• Task requirements:
Your task is to copy the stretch of lines in the records below that begins with the line containing "Turn this picture" and ends with the line containing "import * as THREE from 'three';", exactly as written, with nothing added.
==== Listing
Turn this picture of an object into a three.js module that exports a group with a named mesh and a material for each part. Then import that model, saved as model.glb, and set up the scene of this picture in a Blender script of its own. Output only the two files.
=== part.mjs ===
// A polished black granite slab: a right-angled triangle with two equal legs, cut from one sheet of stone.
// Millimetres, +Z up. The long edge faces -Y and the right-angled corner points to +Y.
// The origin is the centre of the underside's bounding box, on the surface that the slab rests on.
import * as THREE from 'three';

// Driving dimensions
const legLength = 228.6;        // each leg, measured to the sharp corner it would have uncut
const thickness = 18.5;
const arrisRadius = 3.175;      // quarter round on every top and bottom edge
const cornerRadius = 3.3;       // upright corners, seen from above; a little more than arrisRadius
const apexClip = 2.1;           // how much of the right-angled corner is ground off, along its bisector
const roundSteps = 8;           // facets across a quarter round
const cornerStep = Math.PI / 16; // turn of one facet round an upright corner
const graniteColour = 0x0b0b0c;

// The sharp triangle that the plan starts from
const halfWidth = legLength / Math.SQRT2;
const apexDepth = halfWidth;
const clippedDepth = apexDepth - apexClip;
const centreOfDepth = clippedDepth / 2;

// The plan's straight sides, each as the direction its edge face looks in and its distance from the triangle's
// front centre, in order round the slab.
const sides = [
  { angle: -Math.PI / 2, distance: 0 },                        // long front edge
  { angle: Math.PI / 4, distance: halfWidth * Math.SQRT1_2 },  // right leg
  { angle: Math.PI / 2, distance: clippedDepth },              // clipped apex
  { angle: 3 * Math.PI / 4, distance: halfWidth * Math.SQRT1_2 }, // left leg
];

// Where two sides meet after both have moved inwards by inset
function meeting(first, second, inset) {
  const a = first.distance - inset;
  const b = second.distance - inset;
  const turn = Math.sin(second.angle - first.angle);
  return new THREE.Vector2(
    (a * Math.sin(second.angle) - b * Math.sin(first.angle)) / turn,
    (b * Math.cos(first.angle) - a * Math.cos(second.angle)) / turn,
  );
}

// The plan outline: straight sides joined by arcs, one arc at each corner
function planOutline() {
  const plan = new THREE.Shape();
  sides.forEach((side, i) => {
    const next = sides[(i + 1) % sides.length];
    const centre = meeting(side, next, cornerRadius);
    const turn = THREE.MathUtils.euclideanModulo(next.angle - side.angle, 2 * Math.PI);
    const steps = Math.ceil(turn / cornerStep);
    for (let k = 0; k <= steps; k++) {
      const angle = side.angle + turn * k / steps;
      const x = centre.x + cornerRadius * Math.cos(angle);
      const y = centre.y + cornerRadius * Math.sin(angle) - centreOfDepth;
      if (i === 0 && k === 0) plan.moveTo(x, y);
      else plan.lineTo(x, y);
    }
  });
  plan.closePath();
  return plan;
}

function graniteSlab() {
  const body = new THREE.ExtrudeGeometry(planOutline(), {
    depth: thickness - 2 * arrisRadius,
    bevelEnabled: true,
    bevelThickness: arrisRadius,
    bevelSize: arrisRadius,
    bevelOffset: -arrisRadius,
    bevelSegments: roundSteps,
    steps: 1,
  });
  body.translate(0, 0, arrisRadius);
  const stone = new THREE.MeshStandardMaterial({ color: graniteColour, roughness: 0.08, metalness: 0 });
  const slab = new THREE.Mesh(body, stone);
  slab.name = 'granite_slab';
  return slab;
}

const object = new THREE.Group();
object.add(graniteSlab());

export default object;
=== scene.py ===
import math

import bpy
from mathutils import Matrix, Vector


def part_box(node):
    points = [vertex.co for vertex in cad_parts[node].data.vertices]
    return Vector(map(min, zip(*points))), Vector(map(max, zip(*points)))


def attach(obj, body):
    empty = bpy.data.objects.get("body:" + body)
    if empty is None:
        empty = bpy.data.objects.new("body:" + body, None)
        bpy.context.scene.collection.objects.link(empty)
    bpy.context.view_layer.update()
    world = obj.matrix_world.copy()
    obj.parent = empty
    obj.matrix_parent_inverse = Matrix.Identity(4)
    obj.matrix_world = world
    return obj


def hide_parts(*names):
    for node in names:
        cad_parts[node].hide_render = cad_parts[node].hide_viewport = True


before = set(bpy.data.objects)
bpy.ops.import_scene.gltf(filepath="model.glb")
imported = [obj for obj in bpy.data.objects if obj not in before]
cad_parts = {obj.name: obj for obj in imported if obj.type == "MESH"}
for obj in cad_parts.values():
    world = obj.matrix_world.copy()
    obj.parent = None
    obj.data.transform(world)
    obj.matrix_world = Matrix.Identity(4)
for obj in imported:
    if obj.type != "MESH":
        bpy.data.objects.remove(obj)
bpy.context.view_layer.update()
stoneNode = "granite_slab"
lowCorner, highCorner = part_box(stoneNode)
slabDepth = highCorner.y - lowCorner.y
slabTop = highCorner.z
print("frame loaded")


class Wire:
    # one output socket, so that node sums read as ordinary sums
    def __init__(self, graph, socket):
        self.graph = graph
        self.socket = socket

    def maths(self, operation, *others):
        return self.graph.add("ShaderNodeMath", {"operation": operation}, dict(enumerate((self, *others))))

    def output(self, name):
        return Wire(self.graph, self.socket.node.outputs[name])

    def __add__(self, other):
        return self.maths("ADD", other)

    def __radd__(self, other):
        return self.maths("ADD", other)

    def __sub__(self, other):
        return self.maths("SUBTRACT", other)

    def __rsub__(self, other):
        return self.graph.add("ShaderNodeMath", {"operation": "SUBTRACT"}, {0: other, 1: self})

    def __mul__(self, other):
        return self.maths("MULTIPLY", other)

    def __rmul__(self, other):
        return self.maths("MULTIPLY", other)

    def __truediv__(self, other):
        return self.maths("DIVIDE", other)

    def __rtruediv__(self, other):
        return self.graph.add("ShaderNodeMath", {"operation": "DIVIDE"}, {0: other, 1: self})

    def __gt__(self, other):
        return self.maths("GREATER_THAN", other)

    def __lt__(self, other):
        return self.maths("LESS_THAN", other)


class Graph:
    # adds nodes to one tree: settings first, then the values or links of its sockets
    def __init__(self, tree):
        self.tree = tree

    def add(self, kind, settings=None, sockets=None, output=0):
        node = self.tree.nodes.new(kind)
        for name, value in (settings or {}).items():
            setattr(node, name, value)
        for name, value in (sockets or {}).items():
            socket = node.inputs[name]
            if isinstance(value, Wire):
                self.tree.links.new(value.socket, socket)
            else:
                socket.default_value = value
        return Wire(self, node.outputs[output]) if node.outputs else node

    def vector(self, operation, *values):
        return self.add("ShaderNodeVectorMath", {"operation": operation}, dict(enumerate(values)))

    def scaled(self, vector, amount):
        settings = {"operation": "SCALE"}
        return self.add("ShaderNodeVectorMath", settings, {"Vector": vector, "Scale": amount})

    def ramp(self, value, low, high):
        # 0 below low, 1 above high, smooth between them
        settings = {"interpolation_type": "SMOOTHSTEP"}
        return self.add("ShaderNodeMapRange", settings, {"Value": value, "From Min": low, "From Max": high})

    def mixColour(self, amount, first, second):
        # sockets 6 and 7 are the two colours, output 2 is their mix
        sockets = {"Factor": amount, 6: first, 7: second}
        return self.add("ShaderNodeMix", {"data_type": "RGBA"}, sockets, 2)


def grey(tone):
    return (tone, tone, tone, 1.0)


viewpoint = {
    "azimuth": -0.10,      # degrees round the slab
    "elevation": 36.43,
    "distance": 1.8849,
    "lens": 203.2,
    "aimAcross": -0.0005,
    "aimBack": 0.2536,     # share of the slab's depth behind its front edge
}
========
==== Listing
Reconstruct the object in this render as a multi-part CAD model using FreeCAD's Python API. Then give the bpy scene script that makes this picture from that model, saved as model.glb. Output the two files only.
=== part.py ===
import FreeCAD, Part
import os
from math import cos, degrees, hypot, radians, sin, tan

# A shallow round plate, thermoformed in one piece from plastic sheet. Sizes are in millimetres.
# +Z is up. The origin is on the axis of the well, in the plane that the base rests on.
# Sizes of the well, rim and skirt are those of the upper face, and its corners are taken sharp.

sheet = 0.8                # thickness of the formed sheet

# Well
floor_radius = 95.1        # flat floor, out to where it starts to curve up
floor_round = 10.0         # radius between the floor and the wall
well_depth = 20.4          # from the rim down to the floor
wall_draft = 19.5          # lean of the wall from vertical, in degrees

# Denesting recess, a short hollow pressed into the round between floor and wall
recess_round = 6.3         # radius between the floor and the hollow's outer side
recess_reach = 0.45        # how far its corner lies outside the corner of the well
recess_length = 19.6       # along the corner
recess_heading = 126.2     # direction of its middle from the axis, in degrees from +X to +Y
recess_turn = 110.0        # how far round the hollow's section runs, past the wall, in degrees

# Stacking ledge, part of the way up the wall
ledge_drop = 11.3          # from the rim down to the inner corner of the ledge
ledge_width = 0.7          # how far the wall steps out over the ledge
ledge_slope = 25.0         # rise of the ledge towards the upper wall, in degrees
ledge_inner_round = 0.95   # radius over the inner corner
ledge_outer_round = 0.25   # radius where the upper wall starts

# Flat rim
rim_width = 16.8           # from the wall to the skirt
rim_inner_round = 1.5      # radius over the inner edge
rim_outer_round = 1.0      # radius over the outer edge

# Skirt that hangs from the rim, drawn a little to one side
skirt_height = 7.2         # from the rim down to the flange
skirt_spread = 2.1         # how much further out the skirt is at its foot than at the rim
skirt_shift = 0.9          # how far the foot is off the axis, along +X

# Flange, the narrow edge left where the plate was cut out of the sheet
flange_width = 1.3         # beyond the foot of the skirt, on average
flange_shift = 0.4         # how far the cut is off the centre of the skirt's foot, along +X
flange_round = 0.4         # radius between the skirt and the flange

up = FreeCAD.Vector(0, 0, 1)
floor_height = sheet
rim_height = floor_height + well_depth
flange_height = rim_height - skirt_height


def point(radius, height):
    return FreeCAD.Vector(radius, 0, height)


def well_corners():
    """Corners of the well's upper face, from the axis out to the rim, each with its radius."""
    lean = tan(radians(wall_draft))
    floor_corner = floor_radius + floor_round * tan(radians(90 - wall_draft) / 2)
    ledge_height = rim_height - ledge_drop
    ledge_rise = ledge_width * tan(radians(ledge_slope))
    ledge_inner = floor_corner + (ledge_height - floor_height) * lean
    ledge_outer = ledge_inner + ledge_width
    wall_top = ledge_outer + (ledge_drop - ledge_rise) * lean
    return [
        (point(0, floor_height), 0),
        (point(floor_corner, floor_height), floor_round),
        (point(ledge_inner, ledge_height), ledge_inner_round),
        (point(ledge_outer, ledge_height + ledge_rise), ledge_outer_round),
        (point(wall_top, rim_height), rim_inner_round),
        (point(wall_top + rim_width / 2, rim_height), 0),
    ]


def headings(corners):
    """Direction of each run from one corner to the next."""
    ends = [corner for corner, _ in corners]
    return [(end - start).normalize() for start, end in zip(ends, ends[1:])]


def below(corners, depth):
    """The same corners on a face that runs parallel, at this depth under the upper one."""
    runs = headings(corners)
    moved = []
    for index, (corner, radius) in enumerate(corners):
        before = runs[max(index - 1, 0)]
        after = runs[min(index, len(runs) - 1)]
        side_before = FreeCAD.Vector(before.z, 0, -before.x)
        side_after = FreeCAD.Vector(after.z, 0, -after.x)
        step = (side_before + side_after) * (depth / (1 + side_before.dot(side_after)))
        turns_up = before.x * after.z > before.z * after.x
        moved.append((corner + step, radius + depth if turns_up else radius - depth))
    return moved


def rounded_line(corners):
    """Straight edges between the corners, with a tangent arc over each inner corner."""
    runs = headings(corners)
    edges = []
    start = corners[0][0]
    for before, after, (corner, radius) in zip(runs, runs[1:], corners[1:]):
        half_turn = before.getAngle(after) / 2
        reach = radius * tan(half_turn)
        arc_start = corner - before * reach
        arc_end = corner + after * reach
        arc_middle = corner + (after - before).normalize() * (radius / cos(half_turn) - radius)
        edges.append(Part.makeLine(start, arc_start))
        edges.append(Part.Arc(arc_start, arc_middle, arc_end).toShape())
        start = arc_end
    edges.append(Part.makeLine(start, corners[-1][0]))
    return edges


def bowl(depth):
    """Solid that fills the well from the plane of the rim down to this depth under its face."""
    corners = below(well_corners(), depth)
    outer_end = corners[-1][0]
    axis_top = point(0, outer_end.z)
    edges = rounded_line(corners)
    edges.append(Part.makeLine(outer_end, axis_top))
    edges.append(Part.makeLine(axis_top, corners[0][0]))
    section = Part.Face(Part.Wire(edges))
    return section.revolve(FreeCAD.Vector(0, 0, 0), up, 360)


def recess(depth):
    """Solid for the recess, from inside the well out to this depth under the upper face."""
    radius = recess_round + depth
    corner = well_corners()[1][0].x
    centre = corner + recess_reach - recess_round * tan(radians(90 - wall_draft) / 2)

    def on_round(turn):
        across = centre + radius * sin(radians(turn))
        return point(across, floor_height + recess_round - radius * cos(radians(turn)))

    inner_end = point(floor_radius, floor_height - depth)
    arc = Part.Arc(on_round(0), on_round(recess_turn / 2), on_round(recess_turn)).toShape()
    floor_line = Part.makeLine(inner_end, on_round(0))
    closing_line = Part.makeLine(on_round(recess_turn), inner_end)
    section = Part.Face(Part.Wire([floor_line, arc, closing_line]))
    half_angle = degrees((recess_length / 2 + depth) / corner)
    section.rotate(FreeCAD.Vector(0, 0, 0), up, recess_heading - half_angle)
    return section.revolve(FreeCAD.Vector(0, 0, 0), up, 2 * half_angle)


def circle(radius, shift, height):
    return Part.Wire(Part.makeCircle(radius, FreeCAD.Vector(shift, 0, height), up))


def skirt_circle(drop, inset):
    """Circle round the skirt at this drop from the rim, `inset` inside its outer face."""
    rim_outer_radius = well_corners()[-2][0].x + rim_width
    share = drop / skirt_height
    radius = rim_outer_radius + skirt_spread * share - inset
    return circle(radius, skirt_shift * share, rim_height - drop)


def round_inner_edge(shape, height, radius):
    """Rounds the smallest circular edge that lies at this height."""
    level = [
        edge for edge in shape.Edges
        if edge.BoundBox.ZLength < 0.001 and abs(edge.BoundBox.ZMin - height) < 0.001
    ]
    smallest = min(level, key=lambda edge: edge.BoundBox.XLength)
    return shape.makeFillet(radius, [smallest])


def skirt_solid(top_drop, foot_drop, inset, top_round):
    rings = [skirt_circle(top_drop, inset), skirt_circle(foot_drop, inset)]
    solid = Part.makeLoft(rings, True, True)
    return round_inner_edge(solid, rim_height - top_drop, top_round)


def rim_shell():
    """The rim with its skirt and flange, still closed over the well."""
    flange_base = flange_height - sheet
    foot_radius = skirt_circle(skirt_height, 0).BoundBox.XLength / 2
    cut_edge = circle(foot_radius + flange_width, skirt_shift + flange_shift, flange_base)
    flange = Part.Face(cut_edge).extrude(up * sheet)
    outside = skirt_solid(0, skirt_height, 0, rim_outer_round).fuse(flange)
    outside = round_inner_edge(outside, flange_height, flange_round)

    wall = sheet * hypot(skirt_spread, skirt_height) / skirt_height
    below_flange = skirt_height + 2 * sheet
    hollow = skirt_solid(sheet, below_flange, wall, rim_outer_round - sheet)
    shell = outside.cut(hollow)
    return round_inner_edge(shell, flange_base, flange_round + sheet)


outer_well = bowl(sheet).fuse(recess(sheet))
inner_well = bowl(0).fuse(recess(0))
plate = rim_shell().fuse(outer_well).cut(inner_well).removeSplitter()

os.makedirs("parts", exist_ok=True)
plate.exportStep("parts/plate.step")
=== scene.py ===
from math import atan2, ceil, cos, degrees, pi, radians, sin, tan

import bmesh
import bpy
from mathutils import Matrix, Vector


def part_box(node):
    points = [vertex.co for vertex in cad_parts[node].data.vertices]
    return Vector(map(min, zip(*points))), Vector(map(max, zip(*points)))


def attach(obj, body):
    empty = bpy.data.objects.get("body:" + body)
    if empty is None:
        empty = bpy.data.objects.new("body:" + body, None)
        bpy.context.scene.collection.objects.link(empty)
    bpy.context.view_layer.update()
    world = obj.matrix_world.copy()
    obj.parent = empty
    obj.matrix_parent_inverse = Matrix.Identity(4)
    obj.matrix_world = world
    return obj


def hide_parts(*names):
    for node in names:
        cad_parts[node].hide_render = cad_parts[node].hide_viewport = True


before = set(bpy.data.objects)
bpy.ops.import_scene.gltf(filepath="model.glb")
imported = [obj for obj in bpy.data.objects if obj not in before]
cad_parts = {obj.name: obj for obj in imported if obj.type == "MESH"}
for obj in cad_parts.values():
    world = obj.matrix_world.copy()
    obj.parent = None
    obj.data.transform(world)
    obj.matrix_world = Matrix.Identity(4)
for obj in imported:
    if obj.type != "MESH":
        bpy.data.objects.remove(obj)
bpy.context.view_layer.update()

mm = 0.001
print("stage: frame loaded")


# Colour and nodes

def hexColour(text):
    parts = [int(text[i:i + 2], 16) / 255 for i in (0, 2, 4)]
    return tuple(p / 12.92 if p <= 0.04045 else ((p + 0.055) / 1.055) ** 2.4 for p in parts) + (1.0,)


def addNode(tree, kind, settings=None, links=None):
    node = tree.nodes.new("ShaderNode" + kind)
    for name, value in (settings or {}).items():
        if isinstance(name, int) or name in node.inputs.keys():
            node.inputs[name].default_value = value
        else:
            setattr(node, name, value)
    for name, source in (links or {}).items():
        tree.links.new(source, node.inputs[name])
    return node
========
• Solved problem:
Turn this picture of an object into a three.js module that exports a group with a named mesh and a material for each part. Then import that model, saved as model.glb, and set up the scene of this picture in a Blender script of its own. Output only the two files.
=== part.mjs ===
// A polished black granite slab: a right-angled triangle with two equal legs, cut from one sheet of stone.
// Millimetres, +Z up. The long edge faces -Y and the right-angled corner points to +Y.
// The origin is the centre of the underside's bounding box, on the surface that the slab rests on.
import * as THREE from 'three';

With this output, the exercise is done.